The computing system can include clients and servers. A client and server are generally remote from each other and typically interact through a communication network. The relationship of client and server arises by virtue of computer programs running on the respective computers and having a client-server relationship to each other. In some embodiments, a server transmits data (e.g., an HTML page) to a client device (e.g., for purposes of displaying data to and receiving user input from a user interacting with the client device). Data generated at the client device (e.g., a result of the user interaction) can be received from the client device at the server.
While this document contains many specific implementation details, these should not be construed as limitations on the scope of any inventions or of what may be claimed, but rather as descriptions of features specific to particular embodiments of particular inventions. Certain features that are described in this document in the context of separate embodiments can also be implemented in combination in a single embodiment. Conversely, various features that are described in the context of a single embodiment can also be implemented in multiple embodiments separately or in any suitable subcombination. Moreover, although features may be described above as acting in certain combinations and even initially claimed as such, one or more features from a claimed combination can in some cases be excised from the combination, and the claimed combination may be directed to a subcombination or variation of a subcombination.
Similarly, while operations are depicted in the drawings in a particular order, this should not be understood as requiring that such operations be performed in the particular order shown or in sequential order, or that all illustrated operations be performed, to achieve desirable results. In certain circumstances, multitasking and parallel processing may be advantageous. Moreover, the separation of various system components in the embodiments described above should not be understood as requiring such separation in all embodiments, and it should be understood that the described program components and systems can generally be integrated together in a single software product or packaged into multiple software products.
Thus, particular embodiments of the subject matter have been described. Other embodiments are within the scope of the following claims. In some cases, the actions recited in the claims can be performed in a different order and still achieve desirable results. In addition, the processes depicted in the accompanying figures do not necessarily require the particular order shown, or sequential order, to achieve desirable results. In certain implementations, multitasking and parallel processing may be advantageous.

Claims

What is claimed is:

1. A method comprising:

maintaining, by a computing device, a blockchain according to a locally stored first protocol, wherein the blockchain comprises multiple blocks;

receiving, by the computing device, a new block to the blockchain, wherein the new block includes information about a second protocol;

verifying, by the computing device, that the information about the second protocol is from a trusted source;

updating, by the computing device, the locally stored first protocol with the information about the second protocol; and

processing, by the computing device, the request using the second protocol implemented using the information about the second protocol in the new block.

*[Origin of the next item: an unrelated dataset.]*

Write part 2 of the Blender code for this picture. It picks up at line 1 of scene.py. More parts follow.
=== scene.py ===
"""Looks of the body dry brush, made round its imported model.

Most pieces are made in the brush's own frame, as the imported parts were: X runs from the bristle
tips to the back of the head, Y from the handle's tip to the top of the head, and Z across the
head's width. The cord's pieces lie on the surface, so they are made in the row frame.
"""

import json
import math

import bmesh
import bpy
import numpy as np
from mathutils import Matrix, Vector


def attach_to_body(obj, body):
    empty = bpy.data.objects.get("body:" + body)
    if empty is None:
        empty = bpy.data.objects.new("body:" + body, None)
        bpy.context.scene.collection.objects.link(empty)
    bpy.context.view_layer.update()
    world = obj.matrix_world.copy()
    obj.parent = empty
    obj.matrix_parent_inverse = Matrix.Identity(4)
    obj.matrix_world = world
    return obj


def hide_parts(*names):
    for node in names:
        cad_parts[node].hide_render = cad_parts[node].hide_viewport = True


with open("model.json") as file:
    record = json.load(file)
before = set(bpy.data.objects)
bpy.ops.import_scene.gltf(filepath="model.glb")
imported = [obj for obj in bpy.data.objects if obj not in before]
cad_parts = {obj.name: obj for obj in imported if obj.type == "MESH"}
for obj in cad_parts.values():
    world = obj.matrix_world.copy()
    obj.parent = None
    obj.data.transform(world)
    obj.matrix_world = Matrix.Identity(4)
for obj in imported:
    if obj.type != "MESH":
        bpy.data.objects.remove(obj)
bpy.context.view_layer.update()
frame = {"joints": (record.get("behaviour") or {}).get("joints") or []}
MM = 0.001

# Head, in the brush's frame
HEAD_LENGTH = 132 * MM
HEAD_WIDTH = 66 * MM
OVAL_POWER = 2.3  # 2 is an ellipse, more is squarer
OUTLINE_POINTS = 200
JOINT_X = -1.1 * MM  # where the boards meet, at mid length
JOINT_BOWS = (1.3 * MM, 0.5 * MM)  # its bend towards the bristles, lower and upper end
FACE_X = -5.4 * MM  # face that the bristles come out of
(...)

2. The method of claim 1, wherein the new block includes a digital signature, and wherein verifying that the information about the second protocol is from a trusted source comprises verifying the digital signature in the new block.

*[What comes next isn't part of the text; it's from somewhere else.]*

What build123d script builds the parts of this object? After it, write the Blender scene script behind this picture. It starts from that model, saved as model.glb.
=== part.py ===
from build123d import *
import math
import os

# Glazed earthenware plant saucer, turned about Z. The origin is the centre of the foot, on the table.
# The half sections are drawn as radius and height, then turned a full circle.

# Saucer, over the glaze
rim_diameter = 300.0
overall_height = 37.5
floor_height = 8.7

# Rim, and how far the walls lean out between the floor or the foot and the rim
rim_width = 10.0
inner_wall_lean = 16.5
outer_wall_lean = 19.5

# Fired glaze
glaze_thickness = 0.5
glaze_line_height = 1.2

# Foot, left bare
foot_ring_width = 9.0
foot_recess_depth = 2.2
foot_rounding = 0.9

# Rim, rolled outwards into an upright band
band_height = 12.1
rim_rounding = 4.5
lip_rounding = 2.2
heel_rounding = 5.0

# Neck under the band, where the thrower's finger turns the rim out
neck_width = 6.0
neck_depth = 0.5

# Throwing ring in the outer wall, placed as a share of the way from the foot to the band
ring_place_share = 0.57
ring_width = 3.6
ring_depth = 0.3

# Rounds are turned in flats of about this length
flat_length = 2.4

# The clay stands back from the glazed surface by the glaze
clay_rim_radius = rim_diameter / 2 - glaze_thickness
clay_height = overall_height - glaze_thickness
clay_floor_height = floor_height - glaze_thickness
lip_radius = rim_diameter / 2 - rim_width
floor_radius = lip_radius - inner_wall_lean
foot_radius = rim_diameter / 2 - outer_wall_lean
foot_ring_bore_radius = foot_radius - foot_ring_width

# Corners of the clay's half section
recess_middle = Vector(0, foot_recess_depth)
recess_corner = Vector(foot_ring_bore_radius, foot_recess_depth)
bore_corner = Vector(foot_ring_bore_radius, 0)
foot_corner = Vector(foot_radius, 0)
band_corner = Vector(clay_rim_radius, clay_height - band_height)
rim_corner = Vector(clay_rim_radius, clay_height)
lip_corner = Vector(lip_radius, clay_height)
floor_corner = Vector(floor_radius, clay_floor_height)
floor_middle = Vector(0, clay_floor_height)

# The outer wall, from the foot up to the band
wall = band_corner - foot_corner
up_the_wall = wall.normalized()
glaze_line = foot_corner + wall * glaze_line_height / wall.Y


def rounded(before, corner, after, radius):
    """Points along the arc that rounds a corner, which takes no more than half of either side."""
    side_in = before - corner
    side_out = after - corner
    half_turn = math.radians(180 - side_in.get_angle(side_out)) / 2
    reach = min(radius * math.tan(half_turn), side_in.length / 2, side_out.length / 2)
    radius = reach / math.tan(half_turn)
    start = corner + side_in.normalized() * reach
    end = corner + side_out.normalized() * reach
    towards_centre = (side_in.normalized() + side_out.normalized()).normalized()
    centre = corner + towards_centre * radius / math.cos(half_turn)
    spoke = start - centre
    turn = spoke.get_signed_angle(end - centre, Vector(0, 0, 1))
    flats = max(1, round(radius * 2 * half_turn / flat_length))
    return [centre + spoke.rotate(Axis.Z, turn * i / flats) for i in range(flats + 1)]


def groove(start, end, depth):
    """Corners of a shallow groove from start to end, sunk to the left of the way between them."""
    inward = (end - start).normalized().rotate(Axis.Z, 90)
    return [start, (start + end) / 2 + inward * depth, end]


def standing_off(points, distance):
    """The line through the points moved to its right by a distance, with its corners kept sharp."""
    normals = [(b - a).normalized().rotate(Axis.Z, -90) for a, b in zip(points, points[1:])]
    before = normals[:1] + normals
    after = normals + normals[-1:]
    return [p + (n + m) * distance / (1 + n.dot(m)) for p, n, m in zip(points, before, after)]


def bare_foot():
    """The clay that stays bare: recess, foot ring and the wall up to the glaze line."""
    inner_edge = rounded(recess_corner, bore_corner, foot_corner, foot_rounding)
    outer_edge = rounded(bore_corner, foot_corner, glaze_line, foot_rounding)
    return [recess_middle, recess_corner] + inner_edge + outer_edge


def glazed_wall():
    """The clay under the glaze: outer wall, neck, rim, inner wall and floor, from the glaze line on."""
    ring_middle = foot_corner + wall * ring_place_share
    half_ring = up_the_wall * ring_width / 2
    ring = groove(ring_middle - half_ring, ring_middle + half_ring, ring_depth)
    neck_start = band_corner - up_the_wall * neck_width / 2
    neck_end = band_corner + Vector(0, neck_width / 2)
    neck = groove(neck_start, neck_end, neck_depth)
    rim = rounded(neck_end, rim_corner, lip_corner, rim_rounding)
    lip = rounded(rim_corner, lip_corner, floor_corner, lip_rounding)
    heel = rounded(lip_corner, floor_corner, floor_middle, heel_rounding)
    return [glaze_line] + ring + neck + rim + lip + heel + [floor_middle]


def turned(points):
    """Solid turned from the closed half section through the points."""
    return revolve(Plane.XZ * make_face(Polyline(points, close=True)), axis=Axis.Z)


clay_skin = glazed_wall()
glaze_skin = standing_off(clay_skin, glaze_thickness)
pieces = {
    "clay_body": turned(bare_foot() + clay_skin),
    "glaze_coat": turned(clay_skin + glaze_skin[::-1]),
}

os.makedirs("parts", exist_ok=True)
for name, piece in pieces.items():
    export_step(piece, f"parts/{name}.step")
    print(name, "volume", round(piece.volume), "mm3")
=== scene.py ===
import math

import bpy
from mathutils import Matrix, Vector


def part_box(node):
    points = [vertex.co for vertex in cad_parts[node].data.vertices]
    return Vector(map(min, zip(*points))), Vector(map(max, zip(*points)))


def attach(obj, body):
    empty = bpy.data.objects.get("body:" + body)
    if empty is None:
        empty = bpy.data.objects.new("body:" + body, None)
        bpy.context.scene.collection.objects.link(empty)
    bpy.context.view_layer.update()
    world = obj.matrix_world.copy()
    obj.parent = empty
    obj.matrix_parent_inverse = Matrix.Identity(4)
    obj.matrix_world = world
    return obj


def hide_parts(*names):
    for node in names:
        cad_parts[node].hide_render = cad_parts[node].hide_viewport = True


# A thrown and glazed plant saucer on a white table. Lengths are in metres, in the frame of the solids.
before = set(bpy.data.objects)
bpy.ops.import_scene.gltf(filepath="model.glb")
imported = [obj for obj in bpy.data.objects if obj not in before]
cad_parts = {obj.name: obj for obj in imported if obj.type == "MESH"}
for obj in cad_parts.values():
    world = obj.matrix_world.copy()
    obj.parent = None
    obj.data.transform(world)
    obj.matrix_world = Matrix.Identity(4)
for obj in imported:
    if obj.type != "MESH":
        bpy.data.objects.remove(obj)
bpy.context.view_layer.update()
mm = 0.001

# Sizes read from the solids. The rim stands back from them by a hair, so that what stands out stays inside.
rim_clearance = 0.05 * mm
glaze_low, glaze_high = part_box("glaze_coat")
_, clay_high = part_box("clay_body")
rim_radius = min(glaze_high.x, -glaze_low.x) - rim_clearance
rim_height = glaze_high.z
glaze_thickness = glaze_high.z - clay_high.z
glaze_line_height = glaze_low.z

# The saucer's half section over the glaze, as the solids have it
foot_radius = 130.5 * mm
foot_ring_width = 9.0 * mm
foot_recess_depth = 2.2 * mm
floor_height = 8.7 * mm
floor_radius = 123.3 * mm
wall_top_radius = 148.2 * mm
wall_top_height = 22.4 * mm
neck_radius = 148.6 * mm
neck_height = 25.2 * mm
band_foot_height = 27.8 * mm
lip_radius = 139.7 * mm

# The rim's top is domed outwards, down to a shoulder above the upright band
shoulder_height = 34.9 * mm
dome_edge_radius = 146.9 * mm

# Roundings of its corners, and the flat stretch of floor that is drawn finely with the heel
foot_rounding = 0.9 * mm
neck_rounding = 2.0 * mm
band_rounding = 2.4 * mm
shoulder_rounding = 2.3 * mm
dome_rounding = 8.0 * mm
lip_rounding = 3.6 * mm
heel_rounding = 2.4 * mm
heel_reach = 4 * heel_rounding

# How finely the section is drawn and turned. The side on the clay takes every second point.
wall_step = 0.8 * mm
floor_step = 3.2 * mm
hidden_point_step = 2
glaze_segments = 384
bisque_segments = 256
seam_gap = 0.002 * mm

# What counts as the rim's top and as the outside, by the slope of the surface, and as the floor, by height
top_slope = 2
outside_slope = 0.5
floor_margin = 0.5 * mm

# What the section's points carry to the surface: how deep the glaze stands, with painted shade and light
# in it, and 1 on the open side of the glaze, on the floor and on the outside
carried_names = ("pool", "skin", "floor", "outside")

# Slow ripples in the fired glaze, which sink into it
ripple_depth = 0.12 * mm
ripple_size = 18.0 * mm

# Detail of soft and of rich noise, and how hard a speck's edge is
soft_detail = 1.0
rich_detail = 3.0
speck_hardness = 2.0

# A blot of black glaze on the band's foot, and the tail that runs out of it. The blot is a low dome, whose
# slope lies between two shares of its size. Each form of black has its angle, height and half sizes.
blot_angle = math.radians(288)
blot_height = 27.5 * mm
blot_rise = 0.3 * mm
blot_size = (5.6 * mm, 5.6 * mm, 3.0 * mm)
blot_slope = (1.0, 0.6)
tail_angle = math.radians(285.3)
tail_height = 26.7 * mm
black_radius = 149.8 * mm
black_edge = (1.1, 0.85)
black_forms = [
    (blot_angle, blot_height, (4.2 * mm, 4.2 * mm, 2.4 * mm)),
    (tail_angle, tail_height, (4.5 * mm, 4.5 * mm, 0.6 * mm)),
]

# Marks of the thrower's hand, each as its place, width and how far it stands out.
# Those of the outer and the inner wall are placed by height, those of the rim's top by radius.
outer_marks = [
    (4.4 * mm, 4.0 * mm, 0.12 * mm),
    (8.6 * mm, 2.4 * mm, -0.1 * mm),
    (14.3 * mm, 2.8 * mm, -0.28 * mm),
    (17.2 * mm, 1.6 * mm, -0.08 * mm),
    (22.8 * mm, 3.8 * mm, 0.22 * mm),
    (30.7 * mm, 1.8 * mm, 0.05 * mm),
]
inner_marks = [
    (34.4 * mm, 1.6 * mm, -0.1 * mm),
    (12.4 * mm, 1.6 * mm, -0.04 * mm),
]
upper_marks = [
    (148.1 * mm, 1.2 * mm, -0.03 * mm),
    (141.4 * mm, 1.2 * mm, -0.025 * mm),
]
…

3. The method of claim 2, wherein verifying the digital signature comprises using a public key included in the first block of the blockchain.

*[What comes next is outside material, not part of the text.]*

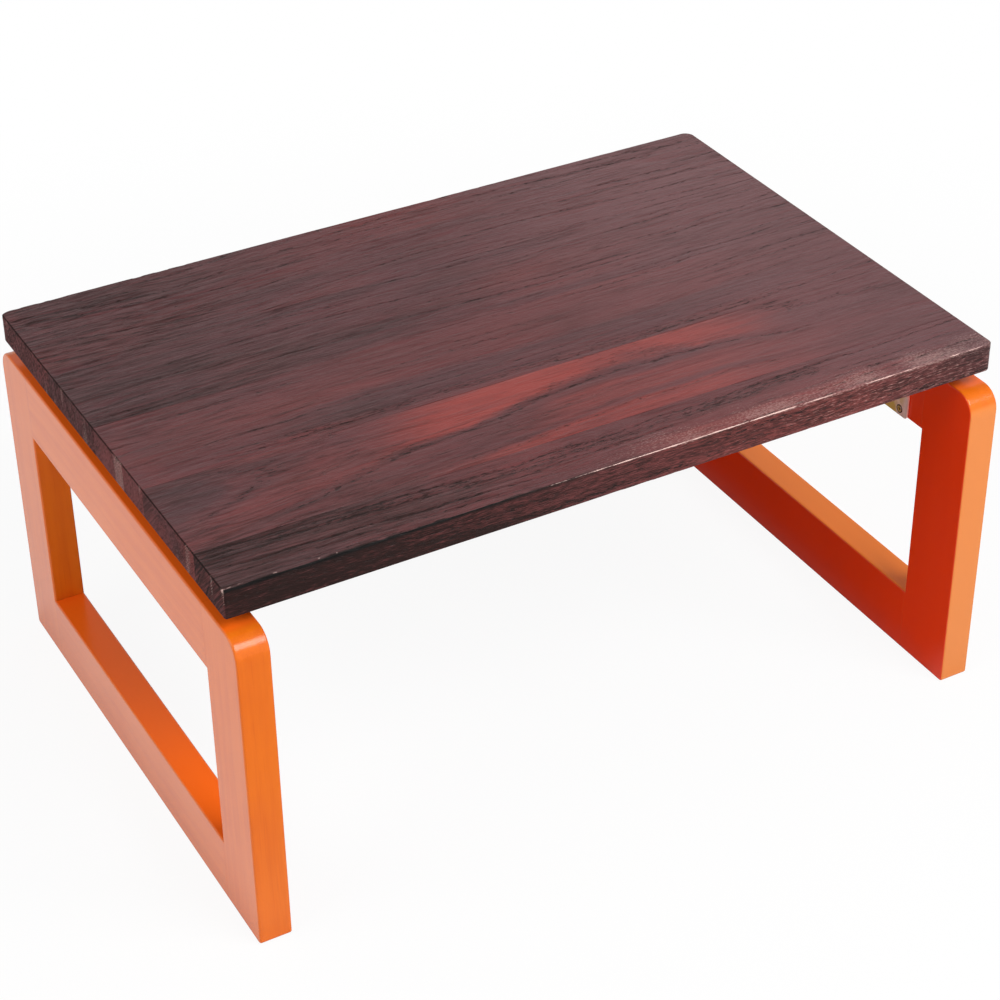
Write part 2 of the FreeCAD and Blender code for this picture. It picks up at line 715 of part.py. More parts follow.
# The whole table

def build():
    """Every piece of the table, at its place."""
    brackets = [(side, row) for side in SIDES for row in ROWS]
    screw = wood_screw()
    pilot = pilot_hole()
    table_screws = table_screw_placements(brackets)
    table_pilots = group("table_screw_pilots", pilot.Shape, table_screws)
    top_boards(top_panel(), table_pilots)
    keep(group("table_plate_screws", screw.Shape, table_screws))

    peg, bore = dowel(), dowel_bore()
    for side in SIDES:
        rows = [(side, row) for row in ROWS]
        leg_screws = leg_screw_placements(rows)
        joints = dowel_placements(side)
        dowel_holes = group(f"{side}_dowel_bores", bore.Shape, joints)
        leg_pilots = group(f"{side}_leg_screw_pilots", pilot.Shape, leg_screws)
        leg_members(side, leg_frame(side), dowel_holes, leg_pilots)
        keep(group(f"{side}_leg_dowels", peg.Shape, joints))
        keep(group(f"{side}_leg_plate_screws", screw.Shape, leg_screws))

    for side, row in brackets:
        table_plate(side, row)
        leg_plate(side, row)
        pivot_pin(side, row)
        spring_catch(side, row)
    keep(group("catch_rivets", catch_rivet().Shape, rivet_placements(brackets)))


def write_out():
    """Check every object, then write each piece to its own file."""
    doc.recompute()
    for item in doc.Objects:
        if "Invalid" in item.State or "Error" in item.State:
            raise RuntimeError(f"{item.Label} failed: {item.State}")
    for piece in nodes:
        if piece.Shape.isNull() or not piece.Shape.isValid():
            raise RuntimeError(f"{piece.Label} has no valid shape")
    os.makedirs("parts", exist_ok=True)
    for piece in nodes:
        piece.Shape.exportStep(f"parts/{piece.Label}.step")
        print(piece.Label, len(piece.Shape.Solids), "solids", round(piece.Shape.Volume), "mm3")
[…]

4. The method of claim 1, further comprising:

receiving, by the computing device, a second request to add a second new block to the blockchain, wherein the second new block does not include information about a protocol; and

processing the second new block using information in the second protocol.

5. The method of claim 1, wherein the information about the second protocol comprises compiled bytecode to be executed on a virtual machine hosted by the computing device.

6. The method of claim 1, wherein the information about the second protocol indicates the position on the blockchain from which the second protocol will be executed.

7. A system comprising one or more computers and one or more storage devices storing instructions that when executed by the one or more computers cause the one or more computers to perform operations comprising:

maintaining a blockchain according to a locally stored first protocol, wherein the blockchain comprises multiple blocks;

receiving a new block to the blockchain, wherein the new block includes information about a second protocol;

verifying that the information about the second protocol is from a trusted source;

updating the locally stored first protocol with the information about the second protocol; and

processing the request using the second protocol implemented using the information about the second protocol in the new block.

8. The system of claim 7, wherein the new block includes a digital signature, and wherein verifying that the information about the second protocol is from a trusted source comprises verifying the digital signature in the new block.

9. The system of claim 7, wherein verifying the digital signature comprises using a public key included in the first block of the blockchain.

10. The system of claim 7, further comprising:

processing the second new block using information in the second protocol.

11. The system of claim 7, wherein the information about the second protocol comprises compiled bytecode to be executed on a virtual machine hosted by the computing device.

12. The system of claim 7, wherein the information about the second protocol indicates the position on the blockchain from which the second protocol will be executed.

13. The system of claim 7, wherein the information about the second protocol comprises relative code changes with respect to the first protocol.

14. A non-transitory computer storage medium encoded with a computer program, the computer program storing instructions that when executed by one or more computers cause the one or more computers to perform operations comprising:

15. The non-transitory computer storage medium of claim 14, wherein the new block includes a digital signature, and wherein verifying that the information about the second protocol is from a trusted source comprises verifying the digital signature in the new block.

16. The non-transitory computer storage medium of claim 14, wherein verifying the digital signature comprises using a public key included in the first block of the blockchain.

17. The non-transitory computer storage medium of claim 14, further comprising:

processing the second new block using information in the second protocol.

18. The non-transitory computer storage medium of claim 14, wherein the information about the second protocol comprises compiled bytecode to be executed on a virtual machine hosted by the computing device.

19. The non-transitory computer storage medium of claim 14, wherein the information about the second protocol indicates the position on the blockchain from which the second protocol will be executed.

20. The non-transitory computer storage medium of claim 14, wherein the information about the second protocol comprises relative code changes with respect to the first protocol.